>> begin

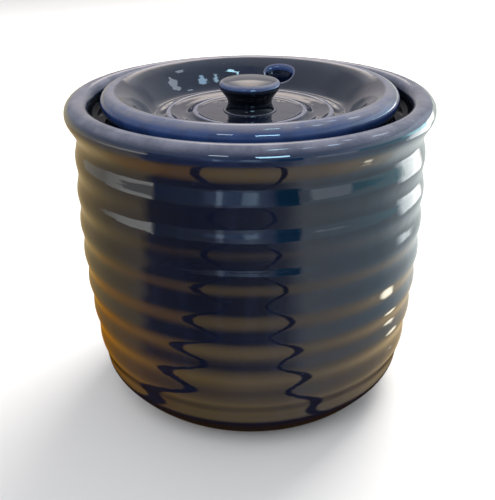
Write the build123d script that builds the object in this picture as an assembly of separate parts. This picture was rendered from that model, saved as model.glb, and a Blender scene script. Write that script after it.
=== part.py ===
from build123d import *

import math
import os
from itertools import pairwise

# A yarn bowl thrown on the wheel: a ribbed stoneware crock with a sunken dish lid, a yarn hole
# through the lid's sloping wall and a pinch knob luted to its middle.
# Millimetres, +Z up. The origin is the middle of the foot, on the surface that the crock stands on.
# Every outline is drawn in the XZ plane as (radius, height) and turned about Z.

# Crock, outside
FOOT_RADIUS = 59.0
FOOT_BEVEL = 0.8
FOOT_DIRECTION = (1.0, 0.4)  # in which the outside leaves the foot
FOOT_CURVE = [(65.6, 3.6), (71.2, 8.0), (76.1, 13.6), (80.0, 20.0)]  # from the foot up into the wall
BELLY_RADIUS = 87.0
BELLY_HEIGHT = 103.0
WALL_SWELL = 530.0  # radius of the long upright curve of the wall
RING_VALLEYS = [25.9, 42.4, 59.1, 74.1, 91.0, 106.9, 123.6]  # heights, uneven as the hand left them
RING_DEPTH = 1.1  # from the crest of a throwing ring to the valley beside it
NECK = (85.3, 141.4)

# Crock, lip and gallery
RIM_RADIUS = 90.0
LIP_SECTION_RADIUS = 6.0
LIP_TOP_HEIGHT = 159.0
LIP_UNDERCUT_ANGLE = -25.0  # where the rolled lip runs out into the neck, in degrees
LEDGE_HEIGHT = 149.5
THROAT_RADIUS = 64.5
THROAT_EDGE_RADIUS = 1.5
THROAT_FOOT_HEIGHT = 146.8
LEDGE_UNDERSIDE = [(66.2, 143.9), (71.5, 141.3), (76.6, 137.4), (79.2, 131.9)]

# Crock, inside
WALL_THICKNESS = 6.6
INNER_RING_DEPTH = 0.6
FLOOR_HEIGHT = 9.0
FLOOR_RADIUS = 44.0
FLOOR_CURVE = [(52.0, 9.7), (60.8, 12.6), (68.2, 18.4), (73.2, 26.6)]  # from the floor up into the wall
RECESS_RADIUS = 49.0
RECESS_DEPTH = 1.6
RECESS_SLOPE_WIDTH = 2.5

# Lid
LID_EDGE_RADIUS = 72.7
LID_BEAD_RADIUS = 5.4
LID_BEAD_HEIGHT = 156.7  # height of the middle of the rolled edge
LID_BEAD_START_ANGLE = -62.0  # lower end of the rolled edge's arc, in degrees
LID_BEAD_END_ANGLE = 100.0  # inner end, where the shoulder starts
LID_SEAT_OUTER_RADIUS = 69.6
LID_SEAT_CORNER = 1.2
LID_SEAT_INNER_RADIUS = 63.6
LID_STEP_HEIGHT = 147.2  # lower end of the short step that centres the lid in the throat
LID_SHOULDER = [(63.4, 161.05), (60.2, 159.35)]  # gentle slope in from the rolled edge
DISH_WALL = [(56.6, 156.3), (52.4, 151.9), (49.4, 149.3)]
LID_RING_HEIGHT = 150.25  # crests of the two raised rings
LID_RING_RADII = [40.3, 27.2]
LID_RING_FACE = [(2.6, -1.15), (1.1, -0.4), (0.0, 0.0), (-1.8, -0.42)]  # from the crest, outer side first
OUTER_TROUGH = (46.4, 148.3)
TERRACE = (34.0, 149.05)  # gentle slope between the two rings
INNER_TROUGH = (31.4, 148.7)
LID_DISC_RADIUS = 22.0
LID_DISC_HEIGHT = 149.6  # flat middle of the lid, which the knob stands on
LID_UNDERSIDE_HEIGHT = 143.3
LID_UNDERSIDE = [(48.5, 143.5), (55.5, 144.3), (61.0, 145.8)]
LID_UNDERSIDE_FLAT_RADIUS = 42.0
LID_UNDERSIDE_DIRECTION = (0.6, 1.0)  # in which the underside meets the centring step

# Yarn hole, an upright oval through the dish wall
YARN_HOLE_WIDTH = 15.0
YARN_HOLE_DEPTH = 7.0  # across, along the lid's radius
YARN_HOLE_RADIUS = 55.9
YARN_HOLE_BEARING = 73.0  # degrees anticlockwise from +X
YARN_HOLE_ROUNDING = 1.2

# Knob
KNOB_BASE_RADIUS = 12.4
KNOB_BASE_DIRECTION = (-0.7, 1.0)  # in which the waist leaves the lid's floor
KNOB_FLARE = (11.4, 151.2)
KNOB_NECK = (10.9, 154.2)
KNOB_CAP_RADIUS = 15.1
KNOB_CAP_HEIGHT = 161.8  # height of the cap's widest line
KNOB_EDGE_RADIUS = 2.5
KNOB_EDGE_START_ANGLE = -30.0  # where the waist runs into the cap's edge, in degrees
KNOB_EDGE_END_ANGLE = 75.0  # where the edge runs into the cap's shallow dome
KNOB_TOP_HEIGHT = 165.8

OUT = (1, 0)
IN = (-1, 0)
DOWN = (0, -1)


def on_circle(centre, radius, degrees):
    """The point of a circle at an angle from +X, in the outline's plane."""
    angle = math.radians(degrees)
    return (centre[0] + radius * math.cos(angle), centre[1] + radius * math.sin(angle))


def along_circle(degrees):
    """The direction in which a circle runs anticlockwise at that angle."""
    angle = math.radians(degrees)
    return (-math.sin(angle), math.cos(angle))


def arc(centre, radius, start, end):
    """The part of a circle between two angles, in degrees."""
    middle = (start + end) / 2
    return ThreePointArc(*(on_circle(centre, radius, angle) for angle in (start, middle, end)))


def wall_radius(height):
    """Outer radius of the wall's smooth swell, with no rings."""
    return BELLY_RADIUS - (height - BELLY_HEIGHT) ** 2 / (2 * WALL_SWELL)


def throwing_rings(offset, depth):
    """Valley and crest points of the wall's throwing rings, from the lowest valley up."""
    points = []
    for valley, next_valley in pairwise([*RING_VALLEYS, NECK[1]]):
        crest = (valley + next_valley) / 2
        points.append((wall_radius(valley) + offset - depth / 2, valley))
        points.append((wall_radius(crest) + offset + depth / 2, crest))
    return points


def smooth_curve(points, start_direction, end_direction):
    """A curve through all the points that leaves and arrives in the directions given."""
    directions = [start_direction, end_direction]
    return Spline(points, tangents=directions, tangent_scalars=[1.0, 1.0])


def turned(outline):
    """The solid that a closed outline of (radius, height) curves makes when it turns about Z."""
    face = Plane.XZ * make_face(outline)
    return revolve(face, axis=Axis.Z)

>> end

◆ DIRECTION: Quote the data above verbatim from its first line to the line that includes "from itertools import pairwise", with both boundary lines retained.

◆ THE OUTPUT:
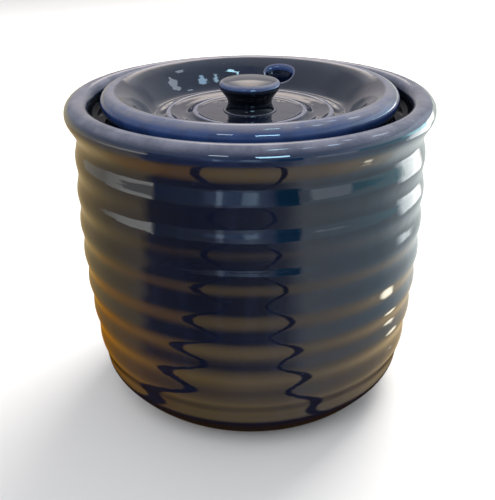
Write the build123d script that builds the object in this picture as an assembly of separate parts. This picture was rendered from that model, saved as model.glb, and a Blender scene script. Write that script after it.
=== part.py ===
from build123d import *

import math
import os
from itertools import pairwise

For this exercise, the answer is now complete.